Okay, so how is Stakeholder Theory actually used in the real world today? Well, it's applied in a variety of ways across different industries and organizations.

  • Strategic Planning: Many companies use Stakeholder Theory as a framework for strategic planning. They identify their key stakeholders, assess their needs and concerns, and develop strategies that address those needs. This helps them to make more informed decisions and create value for all stakeholders.
  • Corporate Social Responsibility (CSR): Stakeholder Theory is closely linked to CSR. Companies use it to guide their CSR initiatives, ensuring that they are addressing the needs of their stakeholders and contributing to the well-being of society. This can involve initiatives such as reducing carbon emissions, supporting local communities, and promoting ethical labor practices.
  • Stakeholder Engagement: Companies use various methods to engage with their stakeholders, such as surveys, focus groups, and advisory boards. This helps them to understand stakeholder needs and concerns and build stronger relationships. Engaging with stakeholders also shows them the company values their ideas.

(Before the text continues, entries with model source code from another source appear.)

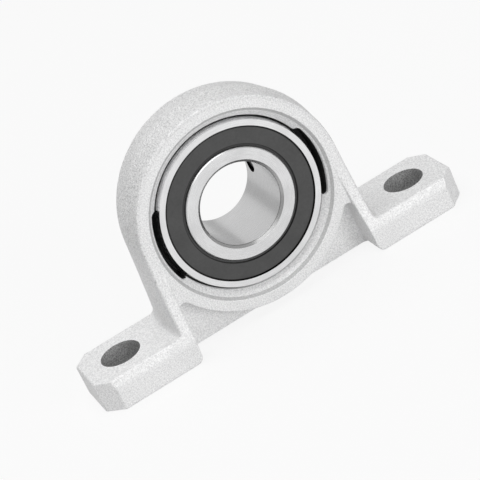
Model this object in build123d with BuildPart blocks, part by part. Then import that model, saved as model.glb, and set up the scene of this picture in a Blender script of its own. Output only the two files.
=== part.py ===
from build123d import *
from math import cos, radians, sin, sqrt
import os

# Self-aligning pillow block for a 20 mm shaft: a die-cast zinc housing that holds a sealed
# ball bearing insert, whose spherical outer ring swivels in a spherical seat.
# The base stands on z = 0. +X runs along the base, +Y along the shaft towards the set
# screw collar, and the origin lies midway between the bolt holes.
# Lengths are in millimetres and angles in degrees.

os.makedirs("parts", exist_ok=True)

# ---- Housing: feet ----
shaft_height = 28.0  # above the base
bolt_spacing = 80.0
bolt_hole_diameter = 10.0
foot_end = 10.0  # from a bolt hole's axis to the end of the foot
foot_width = 20.0
foot_height = 8.2
foot_corner = 4.0  # plan chamfer at the outer corners

# ---- Housing: head and legs ----
head_wall = 5.8  # round the insert, at the parting plane
head_width = 14.0
draft_angle = 6.5  # outer faces, both ways from the parting plane
leg_lean = 3.3  # leg faces, from upright
rib_fade = 2.0  # the ribs rise out of the head's faces this far below the shaft
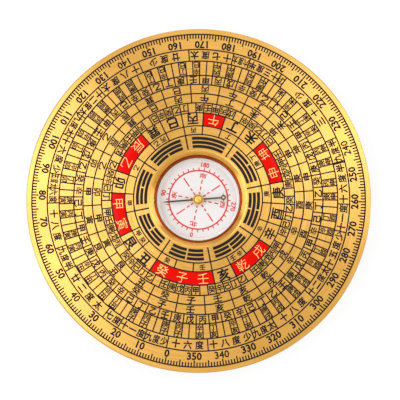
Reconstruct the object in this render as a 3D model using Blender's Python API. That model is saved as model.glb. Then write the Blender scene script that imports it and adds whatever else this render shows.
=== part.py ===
"""A feng shui compass: a turned brass dial plate with enamel inlays round a glazed needle capsule.

The plate lies flat with its face up, +Z. Its underside is at z = 0 and its axis is the Z axis.
A place on the face is given by its radius and its dial angle, which is counted in degrees clockwise
from the north mark, as the degree scale counts it. North is towards -Y, so south is towards +Y.
"""

import math

import bmesh
import bpy
from mathutils import Vector

MM = 0.001

# Running gaps and seats
SEAT_GAP = 0.05 * MM
CUP_GAP = 0.1 * MM
PIVOT_GAP = 0.04 * MM
CROWN_CLEARANCE = 0.26 * MM
POINT_CLEARANCE = 1.4 * MM

# How near two points of a mesh are to be one, and how far the pocket cutter stands out of the face
MERGE_DISTANCE = 0.0005 * MM
CUTTER_OVERRUN = 0.3 * MM

# Dial plate
PLATE_RADIUS = 43.0 * MM
PLATE_WEB = 0.9 * MM
PLATE_EDGE_CHAMFER = 0.3 * MM
PLATE_FOOT_CHAMFER = 0.4 * MM
WIRE_GROOVE_DEPTH = 0.2 * MM
GROOVE_LAND = 0.1 * MM
LIP_WIDTH = 1.4 * MM
LIP_DEPTH = 1.15 * MM

# The lip's profile from the bore to the face: a cone, then two short steps that round it over
LIP_SHARES = ((0.0, 0.0), (0.75, 0.92), (0.86, 0.98), (1.0, 1.0))

# Needle capsule, from the floor of its bore upwards
CUP_RADIUS = 10.85 * MM
CUP_WALL = 0.4 * MM
CUP_FLOOR = 0.5 * MM
CUP_CORNER = 0.75 * MM
CORNER_STEPS = 3
CARD_THICKNESS = 0.2 * MM
GASKET_THICKNESS = 0.2 * MM
CRYSTAL_THICKNESS = 0.9 * MM
CRYSTAL_CHAMFER = 0.15 * MM
WIRE_DIAMETER = 0.54 * MM
WIRE_SPLIT = 0.5 * MM
WIRE_SPLIT_ANGLE = 77.0

# Pivot: a brass boss through the card and the cup, with a steel pin pressed into it
BOSS_HEAD_RADIUS = 0.9 * MM
BOSS_HEAD_HEIGHT = 0.25 * MM
BOSS_SHANK_RADIUS = 0.55 * MM
PIN_RADIUS = 0.22 * MM
PIN_HEIGHT = 1.6 * MM
PIN_POINT = 0.7 * MM

# Needle, its brass hub and the jewel that turns on the pin
HUB_RADIUS = 1.36 * MM
HUB_BRIM = 0.15 * MM
HUB_SIDE = 0.5 * MM
HUB_CROWN_RADIUS = 1.12 * MM
HUB_ROOF = 0.35 * MM
HUB_SHANK_WALL = 0.2 * MM
HUB_FLANGE = 0.15 * MM
JEWEL_RADIUS = 0.5 * MM
JEWEL_ROOF = 0.3 * MM
JEWEL_CONE = 0.45 * MM
JEWEL_RIM = 0.12 * MM
NEEDLE_THICKNESS = 0.2 * MM
NEEDLE_WIDTH = 0.36 * MM
NEEDLE_TAPER = 1.3 * MM
NEEDLE_TAIL_SHARE = 0.71
NEEDLE_EYE_WALL = 0.2 * MM
TAIL_RING_RADIUS = 0.62 * MM
TAIL_RING_HOLE = 0.33 * MM
TAIL_PRONG = 0.46 * MM
TAIL_PRONG_WIDTH = 0.2 * MM
RING_STEPS = 20
NEEDLE_DIAL_ANGLE = 74.4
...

  • Risk Management: Stakeholder Theory can be used to identify and manage risks. By understanding the concerns of their stakeholders, companies can anticipate potential problems and take steps to mitigate them. This can help to prevent negative consequences such as boycotts, lawsuits, and regulatory action.
  • Performance Measurement: Some companies are starting to use stakeholder-based metrics to measure their performance. This involves tracking how well they are meeting the needs of their stakeholders and using this information to improve their performance. It helps the company understand where they are succeeding and failing.

In conclusion, Edward Freeman's Stakeholder Theory has had a profound impact on the way businesses think about their responsibilities. It's a reminder that companies are not just economic entities; they are also social entities with a responsibility to all stakeholders. By embracing Stakeholder Theory, companies can create value for everyone involved and build a more sustainable and equitable future. Pretty cool, right?